The taxpayer filed an action in a federal district court, which granted summary judgment for the taxpayer on a determination that the taxpayer was an “educational organization” and therefore qualified for an exception in the unrelated debt-financed income rules and was entitled to an $11.5 million refund of unrelated business income tax (UBIT) paid in prior years. The federal district court further concluded that because Congress did not include a primary-function requirement in the relevant statute, Treasury exceeded its authority by including such a requirement in the regulations.
On appeal, the Eighth Circuit in May 2021 concluded that the regulations were valid, but only in part, and that application of the statute as reasonably construed by the regulations to the taxpayer’s tax years could not be determined as a matter of law by summary judgment.
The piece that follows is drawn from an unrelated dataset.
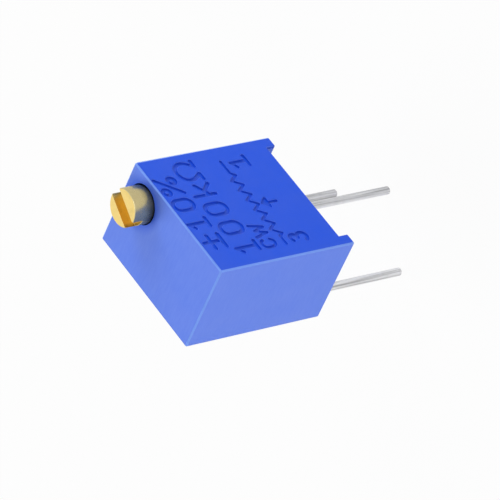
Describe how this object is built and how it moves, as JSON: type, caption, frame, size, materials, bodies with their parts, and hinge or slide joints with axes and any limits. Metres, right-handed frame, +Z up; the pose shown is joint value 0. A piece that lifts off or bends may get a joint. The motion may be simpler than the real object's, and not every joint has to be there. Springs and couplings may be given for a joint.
{
  "type": "trimmer potentiometer",
  "caption": "Small square multi-turn trimmer potentiometer in a blue moulded case, with a slotted brass adjusting screw on top and round wire terminals below.",
  "frame": {"origin": "middle of the seating plane under the two feet, where the part stands on its circuit board", "axes": "+Z up along the adjusting screw, away from the board; the marked face looks towards -Y and the potted back towards +Y; terminal 1 is on the +X side and terminal 3 on the -X side"},
  "size_m": [0.0068, 0.0044, 0.0132],
  "materials": {
    "housing_blue": "satin",
    "screw_brass": "satin",
    "seal_rubber": "matte",
    "retainer_steel": "satin",
    "rotor_plastic": "satin",
    "wiper_metal": "satin",
    "alumina": "matte",
    "resistor_film": "satin",
    "conductor_film": "satin",
    "tinned_wire": "satin",
    "solder": "satin",
    "potting": "satin"
  },
  "bodies": {
    "case": {"housing": "housing_blue", "screw_retainer": "retainer_steel", "element_substrate": "alumina", "resistance_track": "resistor_film", "collector_track": "conductor_film", "end_pad_1": "conductor_film", "end_pad_3": "conductor_film", "terminal_pin_1": "tinned_wire", "terminal_pin_2": "tinned_wire", "terminal_pin_3": "tinned_wire", "solder_joint_1": "solder", "solder_joint_2": "solder", "solder_joint_3": "solder", "epoxy_seal": "potting"},
    "screw": {"adjusting_screw": "screw_brass", "screw_seal_ring": "seal_rubber"},
    "rotor": {"rotor_gear": "rotor_plastic", "wiper_spring": "wiper_metal"}
  },
  "joints": [
    {"name": "screw_turn", "type": "hinge", "parent": "case", "child": "screw", "pos_m": [0.00209, -0.00098, 0.0073], "axis": [0, 0, -1], "range_deg": [-2160, 2160]},
    {"name": "rotor_turn", "type": "hinge", "parent": "case", "child": "rotor", "pos_m": [-0.0005, -0.00098, 0.00384], "axis": [0, -1, 0], "range_deg": [-135, 135]}
  ],
  "couplings": [
    {"joint": "rotor_turn", "follows": "screw_turn", "ratio": 0.0625}
  ]
}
The Eight Circuit agreed with the district court that Reg. section 1.170A-9(c)(1) “adds unreasonable conditions to the statutory requirement,” but only by limiting “educational organizations” to those principally providing “formal instruction.” By contrast, the terms “primary function” and “merely incidental” activities in the regulation “have a valid role in interpreting the statute,” the Eighth Circuit concluded. More specifically, the appeals court noted that, to qualify as an “educational organization” within the meaning of section 170(b)(1)(A)(ii), an organization’s primary purpose must be “educational” and its noneducational activities must be merely incidental to that primary purpose.
The Eighth Circuit observed that the question whether the taxpayer is an educational organization is a mixed question of law and fact—one that neither party directly addressed on appeal. Hence, the case was remanded to the lower court to determine whether the taxpayer’s primary purpose is educational.